Viene inoltre istituita una Segreteria tecnica di durata temporanea fino alla fine del PNRR (cioè il 31 dicembre 2026), che ha il compito di inviare dei periodici rapporti informativi alla cabina di regia. In aggiunta il decreto legge ha istituito un tavolo permanente per il partenariato economico, sociale e territoriale costituito dai rappresentanti di varie parti sociali, dalla società civile al mondo universitario e della ricerca fino al Governo e le associazioni di categoria tra i molteplici soggetti che dovrebbero essere presenti a questo tavolo, contribuendo a rendere più trasparente l’esecuzione del PNRR.

Prospettive per il futuro

Adesso il governo dell’ex presidente della BCE non c’è più, e al suo posto, in carica dal 22 ottobre, vi è il governo presieduto da Giorgia Meloni, sostenuto dalla coalizione di centro-destra, che avrà l’importante compito di continuare a  implementare e rendere concreti gli obiettivi del PNRR.

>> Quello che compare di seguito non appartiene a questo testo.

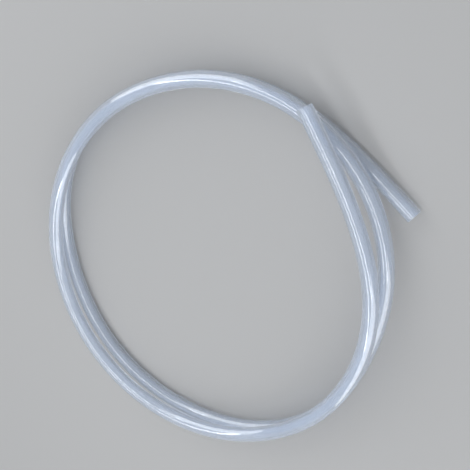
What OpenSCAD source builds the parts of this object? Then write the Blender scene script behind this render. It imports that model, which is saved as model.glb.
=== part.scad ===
// Silicone tubing coil.
// One length of soft silicone laboratory tubing, extruded with a round bore, cut square at both
// ends and laid down on a bench in a loose coil of a little over two turns. Nothing ties it.
//
// Millimetres, +Z up. The tube lies on the plane Z = 0, and the origin is on that plane at the
// middle of the coil's outline. End B is the low end, straight on the bench. From there the tube
// runs anticlockwise, climbs over its own low end, goes round again on top of the first turn,
// and climbs once more to end A, which lies on top of everything.

/* [Tube] */
// Bore diameter, which is the size that picks the barbed fitting
tube_id = 5; // [3:0.5:6]
// Wall thickness
wall = 1.5; // [0.8:0.1:2]

/* [Coil] */
// Radius of the coil, to the middle of the tube
coil_r = 97; // [80:1:120]
// Angle that the tube bends through, between its two straight ends
coil_sweep = 739; // [610:1:890]
// Angle over which the tube climbs onto the turn below it
climb_sweep = 100; // [80:1:120]
// Gap between the turns that lie on each other
lay_gap = 0.3; // [0.2:0.05:0.5]
// Straight length at each cut end, the part that goes over a fitting
end_len = 16; // [12:1:24]

/* [Hidden] */

tube_od = tube_id + 2 * wall;

// Where the bend begins at end B, measured round the coil from +X.
start_angle = -99;

// A tube laid by hand never follows one circle. These are the whole millimetres by which it
// wanders outwards from coil_r, at equal steps from end B to end A. The first and last are large
// because a free end straightens itself.
wander = [54, 9, 10, 2, 5, -7, -6, -6, 0, -7, 10, 14, 4, -1, -3, -2, -2, -4, -5, 0, 3, 58];

// Each climb is over this much before the tube is a whole turn past the start of its bend,
// so that it is already up when it crosses the low end.
climb_early = 8;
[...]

Abbiamo esposto solo brevemente la vicenda del PNRR, che da sola meriterebbe dozzine di pagine di analisi per avere un’idea sufficientemente chiara, tuttavia la vicenda qui presentata dimostra che non sempre c’è stata la chiarezza necessaria e la disponibilità di tutte le parti coinvolte per definire l’utilizzo dei fondi, dall’allocazione degli stessi fino alla loro governance. Con il tempo questo aspetto è migliorato, ma c’è ancora molta strada da percorrere, anche perché adesso bisogna dimostrare di saper utilizzare le risorse che sono state concesse; è necessario agli italiani per migliorare il loro benessere nel breve periodo, è necessario ai partner internazionali, per dimostrare la nostra affidabilità, ma, innanzitutto, è necessario a quelle che saranno le generazioni future, per non bruciar loro alcuna possibilità domani.